Durch diese Vorschrift wird ein Zustandsystem bzw. -automat (vgl. Balzert, Helmut, Lehrbuch der Software-Technik, Spektrum akad. Verlag, Heidelberg 1996, S. 270ff) definiert, das mit den Darstellungsformen der klassischen Logik nicht beschreibbar ist. Die Zuweisungsregeln könnten daher besser als rekursive Normen (vgl. Philipps, Lothar, Von Puppen aus Russland und einer Rechtslehre aus Wien. Der Rekursionsgedanke im Recht. In: Philipps, Lothar, Endliche Rechtsbegriffe und unendliche Grenzen – Rechtslogische Aufsätze, Editions Weblaw, Bern 2012, S. 97 ff.) beschrieben werden:
∀n ≥ 1
UVP(xn) ∧ (n = 1∨Z(W225, xn–1)) → Z(102, xn)

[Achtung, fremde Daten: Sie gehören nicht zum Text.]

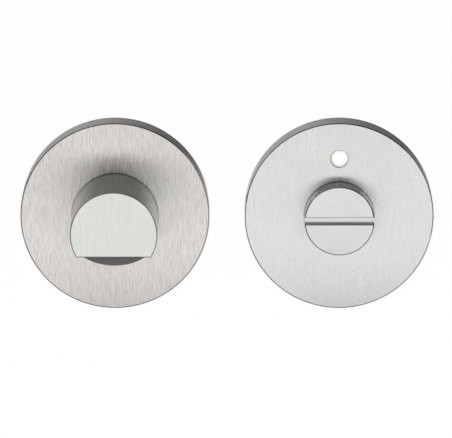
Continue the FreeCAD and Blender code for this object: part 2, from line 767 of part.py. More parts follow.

UVP(xn) ∧ Z(W102, xn–1) → Z(104,xn)
…
UVP(xn) ∧ Z(W180, xn–1) → Z(193, xn)
UVP(xn) ∧ Z(W193, xn–1) → Z(225, xn) - 10 Die Dichte ist umso größer, je weniger Wörter im Durchschnitt pro Norm benötigt werden.
- 11 Vgl. zur Entfaltung von Rechtsbegriffen im Rahmen der Subsumtion Gantner, Felix, Theorie der juristischen Formulare, Duncker & Humblot, Berlin 2010, S. 43ff.